:: REQUEST ::
The material below contains a line with "Continue the build123d" and a line with "the blade's tip.". Copy exactly those two lines and all lines between them.

:: LISTING ::
*-*-*

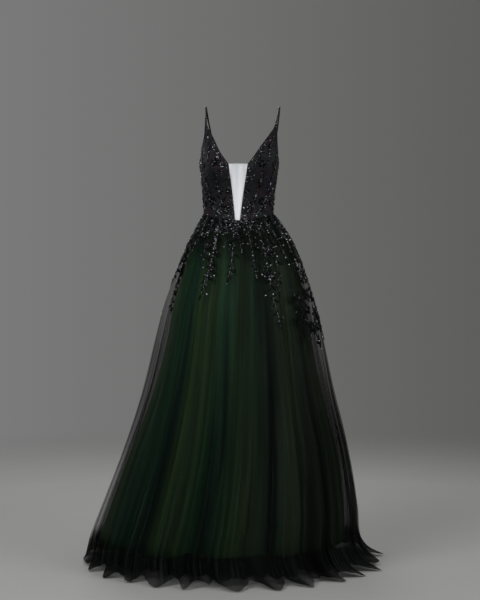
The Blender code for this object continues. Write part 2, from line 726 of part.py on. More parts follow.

*-*-*

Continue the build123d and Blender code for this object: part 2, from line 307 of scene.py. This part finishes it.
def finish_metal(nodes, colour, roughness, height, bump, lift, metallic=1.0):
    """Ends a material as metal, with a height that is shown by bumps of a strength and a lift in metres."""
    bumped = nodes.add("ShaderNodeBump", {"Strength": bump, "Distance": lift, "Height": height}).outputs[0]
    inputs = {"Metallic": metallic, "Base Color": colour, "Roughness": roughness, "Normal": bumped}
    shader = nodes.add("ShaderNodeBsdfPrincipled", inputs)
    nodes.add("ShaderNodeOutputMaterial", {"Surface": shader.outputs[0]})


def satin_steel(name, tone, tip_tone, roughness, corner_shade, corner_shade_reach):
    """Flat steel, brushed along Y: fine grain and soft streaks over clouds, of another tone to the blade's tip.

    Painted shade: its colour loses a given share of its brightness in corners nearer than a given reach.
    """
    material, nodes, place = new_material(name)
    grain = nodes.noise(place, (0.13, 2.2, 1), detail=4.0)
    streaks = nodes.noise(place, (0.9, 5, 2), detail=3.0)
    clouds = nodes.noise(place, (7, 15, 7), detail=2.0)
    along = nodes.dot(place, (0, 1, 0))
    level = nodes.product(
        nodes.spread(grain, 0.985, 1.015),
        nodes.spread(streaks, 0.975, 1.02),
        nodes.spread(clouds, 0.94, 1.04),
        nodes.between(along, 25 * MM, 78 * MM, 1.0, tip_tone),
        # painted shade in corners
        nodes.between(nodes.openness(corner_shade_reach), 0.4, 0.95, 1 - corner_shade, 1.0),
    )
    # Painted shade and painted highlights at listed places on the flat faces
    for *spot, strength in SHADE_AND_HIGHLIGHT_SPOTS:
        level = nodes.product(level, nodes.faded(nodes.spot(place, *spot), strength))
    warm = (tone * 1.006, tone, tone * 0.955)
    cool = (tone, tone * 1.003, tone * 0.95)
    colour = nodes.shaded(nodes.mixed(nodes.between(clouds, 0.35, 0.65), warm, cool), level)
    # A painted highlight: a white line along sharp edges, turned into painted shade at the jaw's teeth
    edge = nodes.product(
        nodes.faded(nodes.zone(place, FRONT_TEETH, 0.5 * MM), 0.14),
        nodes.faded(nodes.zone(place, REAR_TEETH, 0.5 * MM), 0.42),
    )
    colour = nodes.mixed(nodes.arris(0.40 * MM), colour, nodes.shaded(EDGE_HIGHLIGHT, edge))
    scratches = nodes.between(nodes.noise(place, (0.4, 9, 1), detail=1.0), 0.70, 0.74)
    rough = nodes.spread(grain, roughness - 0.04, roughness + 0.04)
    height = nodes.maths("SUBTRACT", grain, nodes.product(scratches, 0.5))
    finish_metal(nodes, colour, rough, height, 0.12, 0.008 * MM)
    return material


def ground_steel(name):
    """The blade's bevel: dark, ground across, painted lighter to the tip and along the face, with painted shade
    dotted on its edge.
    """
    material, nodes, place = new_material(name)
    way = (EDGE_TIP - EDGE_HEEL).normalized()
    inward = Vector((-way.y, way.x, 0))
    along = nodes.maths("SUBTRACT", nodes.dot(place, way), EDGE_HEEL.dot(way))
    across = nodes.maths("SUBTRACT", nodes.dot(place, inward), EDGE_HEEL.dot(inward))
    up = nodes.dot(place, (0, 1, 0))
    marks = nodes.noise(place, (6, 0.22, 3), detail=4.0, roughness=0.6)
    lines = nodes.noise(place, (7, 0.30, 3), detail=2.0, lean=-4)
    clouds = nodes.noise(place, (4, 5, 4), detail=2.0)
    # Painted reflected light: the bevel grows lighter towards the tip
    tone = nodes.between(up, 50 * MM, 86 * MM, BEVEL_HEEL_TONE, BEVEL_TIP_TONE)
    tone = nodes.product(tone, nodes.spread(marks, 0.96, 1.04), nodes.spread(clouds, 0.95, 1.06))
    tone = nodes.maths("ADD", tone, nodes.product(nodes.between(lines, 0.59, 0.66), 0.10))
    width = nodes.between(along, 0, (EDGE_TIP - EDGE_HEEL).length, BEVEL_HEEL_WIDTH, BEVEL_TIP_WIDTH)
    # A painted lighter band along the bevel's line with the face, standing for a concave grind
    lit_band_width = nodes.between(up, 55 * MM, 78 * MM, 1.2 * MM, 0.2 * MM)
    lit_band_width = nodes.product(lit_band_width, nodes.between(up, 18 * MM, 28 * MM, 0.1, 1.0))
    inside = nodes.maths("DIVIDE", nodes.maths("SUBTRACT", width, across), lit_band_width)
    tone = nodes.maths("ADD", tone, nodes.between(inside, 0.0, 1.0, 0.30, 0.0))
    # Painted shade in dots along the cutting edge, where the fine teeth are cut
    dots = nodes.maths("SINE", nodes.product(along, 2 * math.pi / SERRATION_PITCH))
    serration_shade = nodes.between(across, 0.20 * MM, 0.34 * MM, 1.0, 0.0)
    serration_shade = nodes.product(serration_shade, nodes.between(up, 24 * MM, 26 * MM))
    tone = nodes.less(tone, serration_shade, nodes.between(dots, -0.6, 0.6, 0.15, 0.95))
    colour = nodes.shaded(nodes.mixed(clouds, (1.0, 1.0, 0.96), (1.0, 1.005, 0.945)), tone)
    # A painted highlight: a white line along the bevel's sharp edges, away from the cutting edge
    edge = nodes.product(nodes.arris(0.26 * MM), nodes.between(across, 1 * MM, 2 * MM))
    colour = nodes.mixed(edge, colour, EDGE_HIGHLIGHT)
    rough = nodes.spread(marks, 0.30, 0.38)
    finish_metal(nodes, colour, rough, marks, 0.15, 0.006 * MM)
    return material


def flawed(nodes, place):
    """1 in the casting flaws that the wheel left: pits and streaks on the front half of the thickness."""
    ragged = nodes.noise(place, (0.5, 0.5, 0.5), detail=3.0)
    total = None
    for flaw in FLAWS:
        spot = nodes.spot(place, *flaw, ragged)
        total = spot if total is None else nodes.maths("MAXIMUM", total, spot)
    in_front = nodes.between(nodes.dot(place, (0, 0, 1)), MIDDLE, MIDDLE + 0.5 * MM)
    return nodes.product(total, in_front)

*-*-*

:: EXERCISE RESULT ::
Continue the build123d and Blender code for this object: part 2, from line 307 of scene.py. This part finishes it.
def finish_metal(nodes, colour, roughness, height, bump, lift, metallic=1.0):
    """Ends a material as metal, with a height that is shown by bumps of a strength and a lift in metres."""
    bumped = nodes.add("ShaderNodeBump", {"Strength": bump, "Distance": lift, "Height": height}).outputs[0]
    inputs = {"Metallic": metallic, "Base Color": colour, "Roughness": roughness, "Normal": bumped}
    shader = nodes.add("ShaderNodeBsdfPrincipled", inputs)
    nodes.add("ShaderNodeOutputMaterial", {"Surface": shader.outputs[0]})


def satin_steel(name, tone, tip_tone, roughness, corner_shade, corner_shade_reach):
    """Flat steel, brushed along Y: fine grain and soft streaks over clouds, of another tone to the blade's tip.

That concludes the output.